Of the six compositions introduced on these sides (five of them Silver originals) each one has its own individual attraction, so much so that it is even more difficult than usual to predict which will turn out to be the one with the greatest popular appeal. However, for reasons that can be deduced from Horace's personal comments on this liner, a likely candidate is "The Cape Verdean Blues." It's interesting to note the alternation of phrases during Horace's solo, which suggests a sort of call-and-response between the right and left hands. Horace maintains the intensity as Joe Henderson takes a remarkable solo. The singular manner in which he articulates, the use of short phrases, and the skill in which he builds are worthy of note.
"The African Queen" has a stealthy, easy quality, yet never locks for force of expression. Roger Humphries' drum fills are such an important part of the opening passages that his work achieves an almost melodic value. Joe Henderson's solo, which at first displays a warmth of sound reminiscent of Ben Webster, moves skillfully in and out of the freedom bag. Woody Shaw's solo offers strong justification of Horace's enthusiasm. You feel almost immediately that it will not be long before Shaw's solos on records will be immediately recognizable, so potent is the evidence here of the maturing of a new personality. Horace himself offers a simple and moving solo, in which even the quotes are so well placed and timed that they never seem out of context. After the unison ensemble there is a long repetition of a vamp by the rhythm section, and a delayed ending in which those lost few gratuitous notes by Bob Cranshaw suggest that he, along with the rest of the group, was sorry to see it end.
"Pretty Eyes" comes as a real surprise; it's Horace's first recorded original jazz waltz. "It's not actually the first waltz I have ever played," Horace reminded me. "In the Horace-Scope album I recorded a waltz called 'Without You,' but it was written by Don Newey." The delay in his decision to come to compositional terms with three-quarter time was not due to any antipathy toward the meter on Horace's part; it was just that the right melody did not occur to him, and possibly my fellow-Virgo did not feel until now that the time was right. Be that as it may, "Pretty Eyes" is a beguiling work in E Flat minor, constructed in 16- and 18-bar passages. There is one particularly charming brief interlude where the melody goes into A major and G major. Joe displays his sensitive feeling for the changes and Woody, with a solo that is both lyrical and facile, reminds us of Horace's tribute to his technique. On this track Horace's patience (and ours) in the long wait for waltz inspiration is well rewarded.

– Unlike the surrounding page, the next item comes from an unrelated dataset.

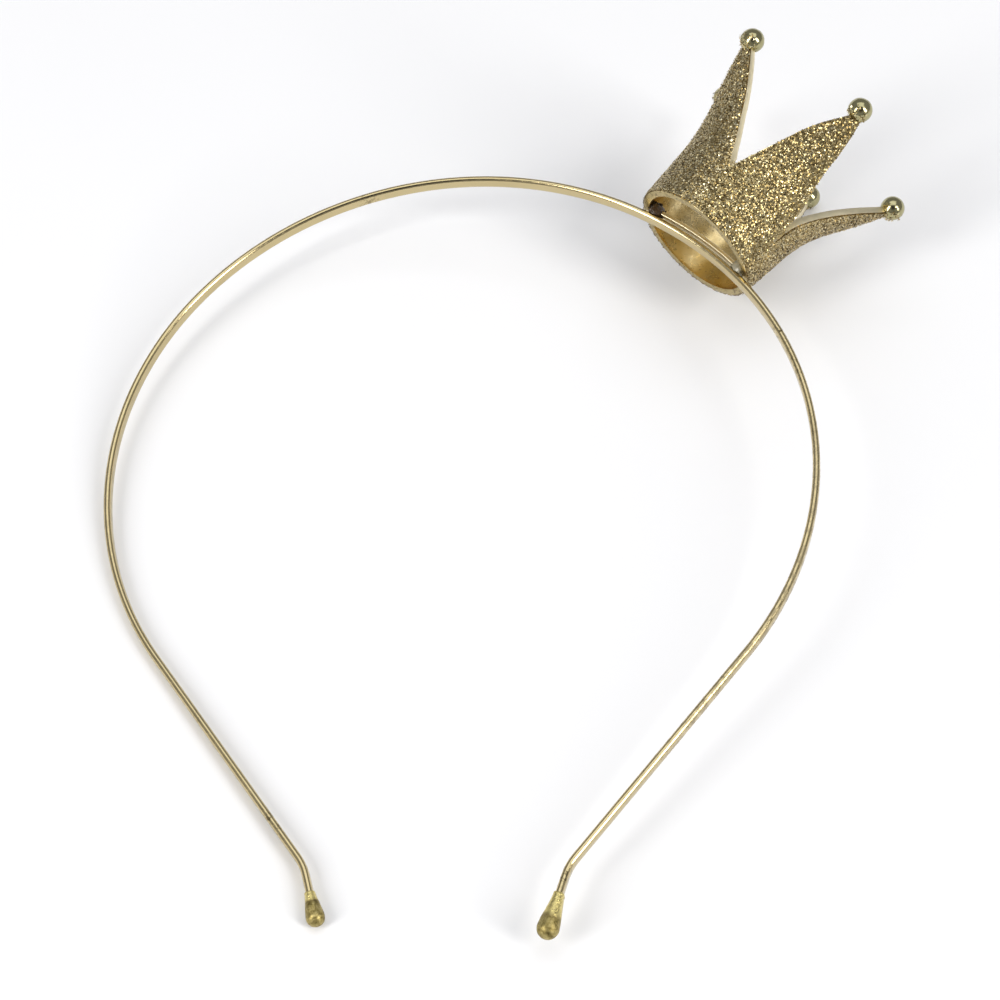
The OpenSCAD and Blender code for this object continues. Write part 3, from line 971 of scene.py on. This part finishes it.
def make_light(name, azimuth, elevation, distance, size, power, colour):
    """A soft box aimed at the headband. Azimuth 0 is the camera's side and 90 the right."""
    a, e = math.radians(azimuth), math.radians(elevation)
    away = Vector((math.sin(a) * math.cos(e), -math.cos(a) * math.cos(e), math.sin(e)))
    data = bpy.data.lights.new(name, "AREA")
    data.shape = "RECTANGLE"
    data.size, data.size_y = size
    data.energy = power
    data.color = colour
    lamp = new_object(name, data)
    lamp.location = away * distance
    lamp.rotation_mode = "QUATERNION"
    lamp.rotation_quaternion = away.to_track_quat("Z", "Y")


def make_world():
    """Dim studio air: paler towards the horizon, with a dark patch high in front."""
    world = bpy.data.worlds.new("studio")
    bpy.context.scene.world = world
    world.use_nodes = True
    nodes, links = world.node_tree.nodes, world.node_tree.links
    place = nodes.new("ShaderNodeTexCoord").outputs["Generated"]
    split = nodes.new("ShaderNodeSeparateXYZ")
    links.new(place, split.inputs["Vector"])
    air = nodes.new("ShaderNodeValToRGB")
    links.new(split.outputs["Z"], air.inputs["Fac"])
    air.color_ramp.elements[0].position = 0.0
    air.color_ramp.elements[0].color = (*AIR_LOW, 1)
    air.color_ramp.elements[1].position = 1.0
    air.color_ramp.elements[1].color = (*AIR_HIGH, 1)
    toward = nodes.new("ShaderNodeVectorMath")
    toward.operation = "DOT_PRODUCT"
    links.new(place, toward.inputs[0])
    toward.inputs[1].default_value = DARK_TOWARD
    patch = nodes.new("ShaderNodeMapRange")
    links.new(toward.outputs["Value"], patch.inputs["Value"])
    patch.inputs["From Min"].default_value = math.cos(DARK_FROM)
    patch.inputs["From Max"].default_value = math.cos(DARK_FULL)
    patch.inputs["To Min"].default_value = 1.0
    patch.inputs["To Max"].default_value = DARK_LEFT
    background = nodes["Background"]
    links.new(air.outputs["Color"], background.inputs["Color"])
    links.new(patch.outputs["Result"], background.inputs["Strength"])


def make_camera():
    """The photograph's own viewpoint, given in the loop's frame."""
    data = bpy.data.cameras.new("camera")
    data.lens, data.sensor_width = LENS, SENSOR
    data.clip_start, data.clip_end = 0.01, 20.0
    camera = new_object("camera", data)
    turn = LAY.to_3x3() @ Matrix((CAMERA_RIGHT, CAMERA_UP, CAMERA_BACK)).transposed()
    camera.rotation_mode = "QUATERNION"
    camera.rotation_quaternion = turn.to_quaternion()
    camera.location = Vector(laid([CAMERA_AT])[0])
    bpy.context.scene.camera = camera


def make_stage():
    """Floor, lights, world and camera."""
    make_floor()
    make_world()
    for row in SOFT_BOXES:
        make_light(*row)
    make_camera()
    bpy.context.scene.view_settings.view_transform = "Standard"


make_band()
make_cap("left_cap", "left_end_cap", -1, LEFT_CAP_D, LEFT_CAP_LEN, LEFT_CAP_BRIGHT, 2.0)
make_cap("right_cap", "right_end_cap", 1, RIGHT_CAP_D, RIGHT_CAP_LEN, RIGHT_CAP_BRIGHT, 11.0)
make_crown()
make_coat()
make_flakes()
make_glue("left_glue_bead", "left_glue", dark_glue_paint(), 3.0)
make_glue("right_glue_bead", "right_glue", pale_glue_paint(), 8.0)
make_stage()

Although the tracks on the second side are as typical of the Silver sound as those on the first, there is of course an important difference. For the first time, because of the presence of J.J. Johnson, Horace was able to write for a three-horn ensemble. The instrumentation offered other new opportunities, such as the creation of two-horn backgrounds for solos. Nutville was so called, says Horace, "because the harmonies in the tune and the voicing sound kinda nutty." The tempo is brisk, Humphries adding considerably to the spirit with a richly dynamic beat. J.J.'s solo needs no comment from me beyond an acknowledgment that the style he originated more than twenty years ago has matured and broadened, and that despite the proliferation of imitators there is still no way of replacing a genuine article, in jazz or any other art. "Nutville" cooks like crazy from top to bottom.
"Bonita," a comparatively uncomplicated melody, opens with a bass figure and, like most of Horace's themes, is in the minor mode. "This is somewhat in the vein of a piece I wrote years ago," Horace points out, "a number called 'Enchantment' in the old Six Pieces of Silver album." Though this C minor wail is not a blues in any technical sense, there is something of the aura of the blues about it, especially during Horace's solo. Joe Henderson, J.J. and Woody Shaw all capture the groove that has been established by the theme and consolidated by the piano.

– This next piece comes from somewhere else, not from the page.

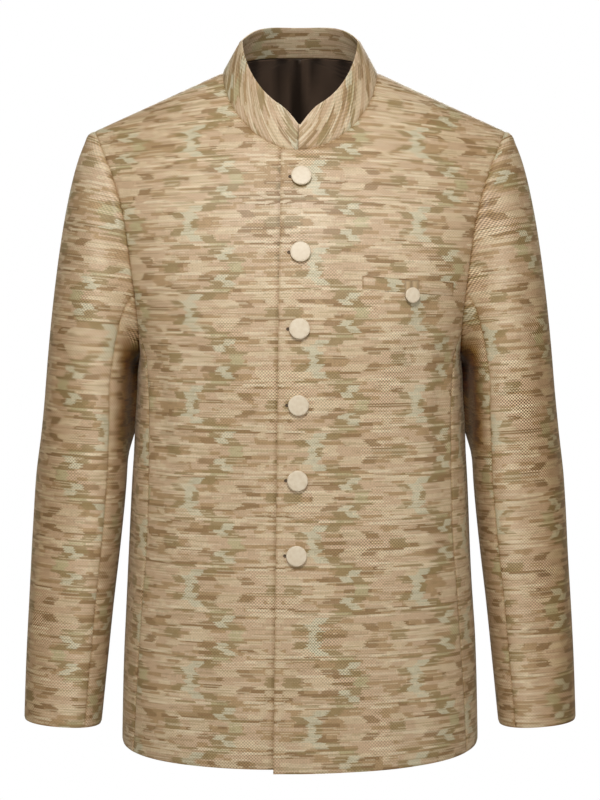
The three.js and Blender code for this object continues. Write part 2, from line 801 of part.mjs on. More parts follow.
// A thin piece that lies on the left front, from its points moved out
function lyingPiece(rows, columns, at, gap, thickness) {
  const outer = [];
  const inward = [];
  for (let i = 0; i <= rows; i += 1) {
    outer.push([]);
    inward.push([]);
    for (let j = 0; j <= columns; j += 1) {
      const { x, height } = at(i / rows, j / columns);
      const place = placeAt(x, height);
      const normal = bodyNormal(place.turn, place.level);
      outer[i].push(bodyPoint(place.turn, place.level).addScaledVector(normal, gap + thickness));
      inward[i].push(normal.clone().multiplyScalar(-thickness));
    }
  }
  return wall(outer, inward);
}

function weltTopAt(x) {
  const t = (x - welt.innerX) / (welt.outerX - welt.innerX);
  return mix(welt.innerTop, welt.outerTop, t);
}

function pocketWelt() {
  return lyingPiece(weltRows, weltColumns, (v, u) => {
    const x = mix(welt.innerX, welt.outerX, u);
    return { x, height: weltTopAt(x) - welt.tall * v };
  }, seamGap, welt.thickness);
}

// A loop that hangs from the top of the welt, with its round end about the button's stem
function pocketLoop() {
  const top = weltTopAt(pocketButtonX) - loop.overWelt;
  const radius = loop.legSpacing / 2;
  const leg = top - pocketButtonHeight;
  const length = 2 * leg + Math.PI * radius;
  const gap = welt.thickness + 2 * seamGap;
  return lyingPiece(loopRows, 1, (v, u) => {
    const travelled = v * length;
    const wide = radius + (u - 0.5) * loop.width;
    if (travelled < leg) {
      return { x: pocketButtonX - wide, height: top - travelled };
    }
    if (travelled > length - leg) {
      return { x: pocketButtonX + wide, height: top - (length - travelled) };
    }
    const angle = (travelled - leg) / radius;
    const x = pocketButtonX - wide * Math.cos(angle);
    return { x, height: pocketButtonHeight - wide * Math.sin(angle) };
  }, gap, loop.thickness);
}

// The lining of both backs in one piece, from their own points moved in
function backLining() {
  const places = backPlaces(neckEdge(plainNeck), hole);
  const points = [];
  const inwards = [];
  const quads = [];
  const slots = new Map();
  const pointAt = (i, j) => bodyPoint(places[i][j].turn, places[i][j].level);
  const slotOf = (side, i, j) => {
    const isShared = j === 0 && i <= backCentreRows;
    const key = `${isShared ? 0 : side} ${i} ${j}`;
    if (!slots.has(key)) {
      const normal = bodyNormal(places[i][j].turn, places[i][j].level);
      const point = pointAt(i, j).addScaledVector(normal, -clothThickness - liningClearance);
      if (j === 0 && i >= backCentreRows) {
        const inside = i === backCentreRows ? pointAt(i - 1, j) : pointAt(i, 1);
        point.addScaledVector(inside.sub(point).normalize(), liningNeckGap);
      }
      const flip = new THREE.Vector3(side, 1, 1);
      slots.set(key, points.length);
      points.push(point.multiply(flip));
      inwards.push(normal.multiply(flip).multiplyScalar(-liningThickness));
    }
    return slots.get(key);
  };
  for (const side of [1, -1]) {
    for (let i = liningBottomRow; i < rowCount - 1; i += 1) {
      for (let j = 0; j < liningColumns; j += 1) {
        const corners = [[i, j], [i, j + 1], [i + 1, j + 1], [i + 1, j]];
        const [a, b, c, d] = corners.map(([row, column]) => slotOf(side, row, column));
        quads.push(side > 0 ? [a, b, c, d] : [a, d, c, b]);
      }
    }
  }
  return shell(points, inwards, quads);
}

function buttonGeometry(size) {
  const back = size.standOff;
  const face = back + size.thickness;
  const profile = [
    [0, seamGap],
    [size.stem, seamGap],
    [size.stem, back],
    [size.radius - buttonEdge.back, back],
    [size.radius, back + buttonEdge.back],
    [size.radius, face - buttonEdge.faceLow],
    [size.radius - buttonEdge.faceInset, face - buttonEdge.faceHigh],
    [0, face],
  ];
  return new THREE.LatheGeometry(profile.map(([x, y]) => new THREE.Vector2(x, y)), roundSteps);
}

const jacket = new THREE.Group();

function addPiece(name, geometry, finish) {
  const mesh = new THREE.Mesh(geometry, new THREE.MeshStandardMaterial(finish));
  mesh.name = name;
  jacket.add(mesh);
  return mesh;
}

function addButton(name, size, x, height, rise) {
  const mesh = addPiece(name, buttonGeometry(size), cream);
  const place = placeAt(x, height);
  const normal = bodyNormal(place.turn, place.level);
  mesh.position.copy(bodyPoint(place.turn, place.level).addScaledVector(normal, rise));
  mesh.quaternion.setFromUnitVectors(new THREE.Vector3(0, 1, 0), normal);
}

const hole = armhole();

addPiece('front_left', frontPanel(leftFront, hole), brocade);
addPiece('front_right', frontPanel(rightFront, hole), brocade);
for (const [word, side] of [['left', 1], ['right', -1]]) {
  addPiece(`side_${word}`, sidePanel(side, hole), brocade);
  addPiece(`back_${word}`, backPanel(side, hole), brocade);
  const { column: frontSeam } = sleeveFrontSeam;
  const { column: backSeam } = sleeveBackSeam;
  addPiece(`top_sleeve_${word}`, sleevePiece(side, hole, backSeam - ringSteps, frontSeam), brocade);
  addPiece(`under_sleeve_${word}`, sleevePiece(side, hole, frontSeam, backSeam), brocade);
}
addPiece('collar', collarBand(), brocade);
addPiece('back_lining', backLining(), satin);
addPiece('pocket_welt', pocketWelt(), brocade);
addPiece('pocket_loop', pocketLoop(), brocade);
addButton('pocket_button', smallButton, pocketButtonX, pocketButtonHeight, 0);
for (let i = 0; i < buttonCount; i += 1) {
  const t = i / (buttonCount - 1);
  const x = mix(topButtonX, bottomButtonX, t);
  addButton(`button_${i + 1}`, frontButton, x, mix(topButtonHeight, bottomButtonHeight, t), lapRise);
}

export default jacket;
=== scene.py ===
import math

import bpy
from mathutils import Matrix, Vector
from mathutils.kdtree import KDTree


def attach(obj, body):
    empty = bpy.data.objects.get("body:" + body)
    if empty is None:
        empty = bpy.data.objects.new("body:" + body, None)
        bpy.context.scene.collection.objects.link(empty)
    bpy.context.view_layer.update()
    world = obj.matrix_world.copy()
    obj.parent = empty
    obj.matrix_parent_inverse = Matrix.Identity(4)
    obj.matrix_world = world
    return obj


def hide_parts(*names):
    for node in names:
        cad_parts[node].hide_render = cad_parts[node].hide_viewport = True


# A bandhgala jacket in ikat-like silk brocade, worn and hollow, cut from the same
# sizes as the solids. Lengths are millimetres until a mesh is put down in metres.
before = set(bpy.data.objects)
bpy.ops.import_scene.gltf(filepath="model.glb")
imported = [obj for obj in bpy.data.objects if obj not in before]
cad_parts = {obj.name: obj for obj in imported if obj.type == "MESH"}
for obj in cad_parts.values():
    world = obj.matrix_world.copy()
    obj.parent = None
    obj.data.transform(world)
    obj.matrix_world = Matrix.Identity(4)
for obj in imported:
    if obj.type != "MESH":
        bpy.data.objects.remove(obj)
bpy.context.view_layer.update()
print("frame loaded:", len(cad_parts), "nodes")

metre = 0.001


def mix(a, b, t):
    return a + (b - a) * t


def clamp(value, low=0.0, high=1.0):
    return min(max(value, low), high)


def smooth(value, low, high):
    t = clamp((value - low) / (high - low))
    return t * t * (3 - 2 * t)


def powered(value, power):
    return math.copysign(abs(value) ** power, value)


def table(columns, rows):
    names = columns.split()
    return [dict(zip(names, row)) for row in rows]


def readTable(rows, key, column, at):  # smooth reading between the rows
    last = len(rows) - 1
    value = clamp(at, rows[0][key], rows[last][key])
    i = 0
    while i < last - 1 and value > rows[i + 1][key]:
        i += 1

    def slopeAt(k):
        before, after = rows[max(k - 1, 0)], rows[min(k + 1, last)]
        return (after[column] - before[column]) / (after[key] - before[key])

    span = rows[i + 1][key] - rows[i][key]
    t = (value - rows[i][key]) / span
    eased = 3 * t * t - 2 * t ** 3
    values = rows[i][column] * (1 - eased) + rows[i + 1][column] * eased
    slopes = slopeAt(i) * (t ** 3 - 2 * t * t + t) + slopeAt(i + 1) * (t ** 3 - t * t)
    return values + slopes * span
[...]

"Mo' Joe" is the latest illustration of Joe Henderson's talent as a composer. Like his contribution to the last album ("The Kicker") it's simple in form (the traditional 32-bar structure is employed) but tricky in the rhythmic character of its phrases. Says Horace, "The title simply means 'More Joe' and is not to be confused with 'I Got My Mojo Working." Listen particularly for the magnificent blend, in J.J.'s solo, of the four essential elements of all superior jazz improvisation: originality of style, technical control, a personal sound and an endless flow of ideas. Everybody worked on this one: Joe swings with a fine sense of continuity, Woody displays emotional as well as technical maturity, Horace cooks as only Horace can, and Bob Cronshaw walks awhile with a fine, strong sound.
"J.J. was wonderful to work with," says Horace. "He is notonly a great musician but a very cooperative person. It was a tremendous kick to have him work with us." As you might guess, the feeling was mutual. From the almost unknown newcomer Woody Shaw to the long established jazz giant J.J., this album demonstrates how well musicians of different eras can work together, especially when they have a man like Horace Silver as the center of their magnetic field.
--LEONARD FEATHER, from the liner notes.